La semaine dernière, nous avions déjà fait une incursion dans le monde des génies. Je vous avais présenté les génies qui veillent sur la famille, trinité bienveillante qui rassure autant qu’elle assure !

Aujourd’hui, je vous propose de rencontrer des génies d’un autre gabarit. Ceux-là, pour les saluer, nous devons aller au-devant d’eux sur leur lieu de résidence : le temple. À ne pas confondre avec la pagode ! À voir les toits de tuiles canal, aux coins recourbés, et les dragons qui souvent ornent le faîte, ajouté aux licornes qui montent la garde, le temple ressemble parfois à une pagode comme deux gouttes d’eau. C’est en pénétrant dans les lieux que la différence saute aux yeux. Car dans le temple, point de Bouddha ! C’est un génie qui nous accueille, humain ou animal, mais toujours doté de pouvoirs destinés à nous protéger des aléas d’une vie pas toujours rose. Ça y est, vous êtes prêts ? Alors, suivez le guide…


Polir le génie pour obtenir du succès ne connaît pas de frontières ! Photo : Gérard BONNAFONT/CVN

C’est le pied

Il est des génies qui portent sur eux les marques visibles de leur renommée. En effet, non contents de leur adresser des suppliques, leurs fidèles s’enhardissent à les effleurer, voire à les toucher de façon insistante. Et le plus souvent, ces privautés s’exercent sur des parties bien précises de leur anatomie, ce qui, au fil du temps, génère une patine à faire pâlir d’envie une ménagère devant ses bronzes !

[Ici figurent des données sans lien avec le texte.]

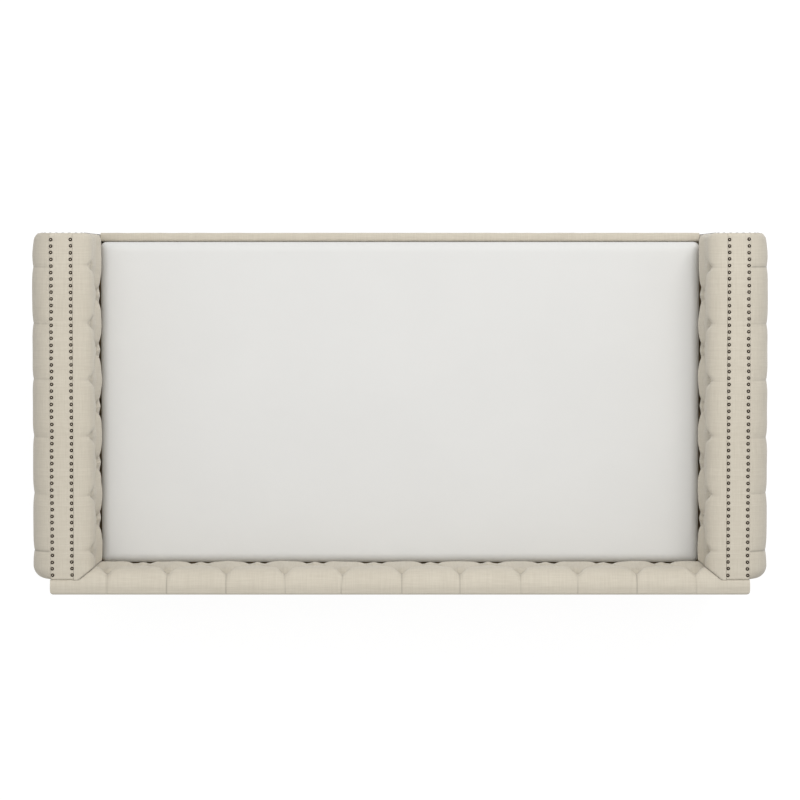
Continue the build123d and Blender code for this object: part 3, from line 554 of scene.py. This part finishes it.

Ainsi en est-il de cet imposant gardien du Nord, dont le temple fait face au Lac de l’Ouest, à Hanoi. Depuis le XVIIe siècle, il trône dans un écrin rouge et or, blotti dans un nid de verdure et de calme, à quelques encablures de la frénésie de la ville. Devant lui, on se sent tout petit ! C’est que quatre tonnes de bronze inspirent le respect. Et pourtant, c’est sans doute un des génies dont le succès n’a pas fait tourner la tête. D’ailleurs, celle-ci est totalement inaccessible au commun des mortels, sauf à tenter l’escalade du génie par la face Nord, ce qui serait, pour le moins, une marque d’incivilité notoire. Alors, c’est au pied que les quémandeurs présentent leurs requêtes. Au gros doigt de pied devrais-je dire !

En effet, pauvres petits vermisseaux que nous sommes devant le géant impassible, nous sommes à peine à la hauteur de ses pieds, juste assez pour les atteindre de notre main. Et de la rencontre entre les doigts de nos mains et ceux du pied du génie résulte un polissage qui donne aux extrémités géniales un brillant exceptionnel. C’est surtout le pouce du pied qui profite de cette aubaine, sans doute parce que l’on imagine que sa préséance et son gabarit sont proportionnels à ses aptitudes bienfaitrices. Comme quoi, pour avoir de la chance, on peut prendre un pied !

D’autres génies se prêtent au jeu des caresses en d’autres endroits de leur anatomie. Petit détour par le Temple de la Littérature à Hanoi…

Sacrées caresses

Assidûment fréquenté par tous ceux qui ont besoin d’un coup de pouce pour réussir leurs examens, ses génies ne chôment pas. Génies ou faisant office ! En effet, en ce lieu, le maître incontesté est Confucius. Mais le nombre d’impétrants au succès scolaire est tel que même un Sage de son acabit n’y peut suffire. Alors, de nombreux auxiliaires s’y collent.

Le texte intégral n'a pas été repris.